_WRITTEN PROBLEM_: Begin at the first line below and copy each line exactly, ending with the line where "# left one at" appears.

_RECORDED INFORMATION_:
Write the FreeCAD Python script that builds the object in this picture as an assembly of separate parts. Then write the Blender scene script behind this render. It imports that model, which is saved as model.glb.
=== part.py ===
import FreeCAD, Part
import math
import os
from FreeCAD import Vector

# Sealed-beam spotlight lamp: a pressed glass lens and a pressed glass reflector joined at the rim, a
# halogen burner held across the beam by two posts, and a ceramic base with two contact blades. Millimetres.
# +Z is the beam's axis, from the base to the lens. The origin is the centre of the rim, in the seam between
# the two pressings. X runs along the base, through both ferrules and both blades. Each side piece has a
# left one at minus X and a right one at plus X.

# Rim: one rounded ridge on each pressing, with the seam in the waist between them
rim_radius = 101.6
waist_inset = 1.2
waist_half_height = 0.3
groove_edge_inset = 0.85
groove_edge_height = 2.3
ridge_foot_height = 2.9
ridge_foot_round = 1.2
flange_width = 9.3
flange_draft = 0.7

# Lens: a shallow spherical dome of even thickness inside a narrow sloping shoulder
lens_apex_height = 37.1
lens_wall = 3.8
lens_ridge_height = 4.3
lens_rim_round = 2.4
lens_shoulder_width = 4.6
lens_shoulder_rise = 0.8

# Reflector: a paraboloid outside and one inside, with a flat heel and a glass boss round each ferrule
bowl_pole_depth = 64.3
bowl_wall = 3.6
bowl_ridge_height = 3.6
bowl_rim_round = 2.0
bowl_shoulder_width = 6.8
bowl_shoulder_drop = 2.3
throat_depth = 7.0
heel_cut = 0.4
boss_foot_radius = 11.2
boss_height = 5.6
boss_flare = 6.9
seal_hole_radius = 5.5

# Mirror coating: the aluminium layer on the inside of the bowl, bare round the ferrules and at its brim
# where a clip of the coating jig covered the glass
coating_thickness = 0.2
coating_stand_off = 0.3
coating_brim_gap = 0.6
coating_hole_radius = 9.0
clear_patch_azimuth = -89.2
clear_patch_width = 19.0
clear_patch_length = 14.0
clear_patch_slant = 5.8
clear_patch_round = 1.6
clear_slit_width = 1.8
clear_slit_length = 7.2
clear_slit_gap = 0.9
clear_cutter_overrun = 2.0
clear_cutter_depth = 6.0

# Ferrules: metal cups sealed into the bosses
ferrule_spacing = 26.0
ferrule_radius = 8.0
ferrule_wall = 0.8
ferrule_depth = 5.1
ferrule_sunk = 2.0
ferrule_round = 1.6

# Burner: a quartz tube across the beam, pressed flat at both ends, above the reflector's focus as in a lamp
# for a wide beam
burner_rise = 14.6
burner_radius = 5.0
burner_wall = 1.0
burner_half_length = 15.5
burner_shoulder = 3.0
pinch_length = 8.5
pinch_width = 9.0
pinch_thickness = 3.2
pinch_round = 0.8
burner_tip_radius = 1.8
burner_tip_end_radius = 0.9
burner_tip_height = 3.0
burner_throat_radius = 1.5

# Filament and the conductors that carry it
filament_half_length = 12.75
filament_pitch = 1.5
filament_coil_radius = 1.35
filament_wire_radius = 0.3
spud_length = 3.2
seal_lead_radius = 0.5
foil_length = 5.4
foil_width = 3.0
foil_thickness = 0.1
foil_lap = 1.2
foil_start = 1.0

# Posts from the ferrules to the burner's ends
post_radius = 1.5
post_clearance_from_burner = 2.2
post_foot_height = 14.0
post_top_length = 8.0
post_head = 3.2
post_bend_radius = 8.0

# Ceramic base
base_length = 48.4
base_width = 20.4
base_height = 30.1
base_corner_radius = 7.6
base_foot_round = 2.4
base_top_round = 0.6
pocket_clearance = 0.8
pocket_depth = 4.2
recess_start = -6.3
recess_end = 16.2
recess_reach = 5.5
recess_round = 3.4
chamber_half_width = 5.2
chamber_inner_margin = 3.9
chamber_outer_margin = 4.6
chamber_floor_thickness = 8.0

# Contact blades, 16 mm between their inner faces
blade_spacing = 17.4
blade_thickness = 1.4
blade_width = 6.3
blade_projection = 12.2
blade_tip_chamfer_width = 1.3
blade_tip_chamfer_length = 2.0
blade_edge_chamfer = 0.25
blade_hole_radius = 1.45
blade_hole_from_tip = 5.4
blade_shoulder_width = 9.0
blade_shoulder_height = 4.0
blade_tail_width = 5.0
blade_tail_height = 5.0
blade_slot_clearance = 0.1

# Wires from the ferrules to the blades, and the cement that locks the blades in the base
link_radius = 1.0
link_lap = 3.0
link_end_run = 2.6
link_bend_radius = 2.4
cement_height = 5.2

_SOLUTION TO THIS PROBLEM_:
Write the FreeCAD Python script that builds the object in this picture as an assembly of separate parts. Then write the Blender scene script behind this render. It imports that model, which is saved as model.glb.
=== part.py ===
import FreeCAD, Part
import math
import os
from FreeCAD import Vector

# Sealed-beam spotlight lamp: a pressed glass lens and a pressed glass reflector joined at the rim, a
# halogen burner held across the beam by two posts, and a ceramic base with two contact blades. Millimetres.
# +Z is the beam's axis, from the base to the lens. The origin is the centre of the rim, in the seam between
# the two pressings. X runs along the base, through both ferrules and both blades. Each side piece has a
# left one at minus X and a right one at plus X.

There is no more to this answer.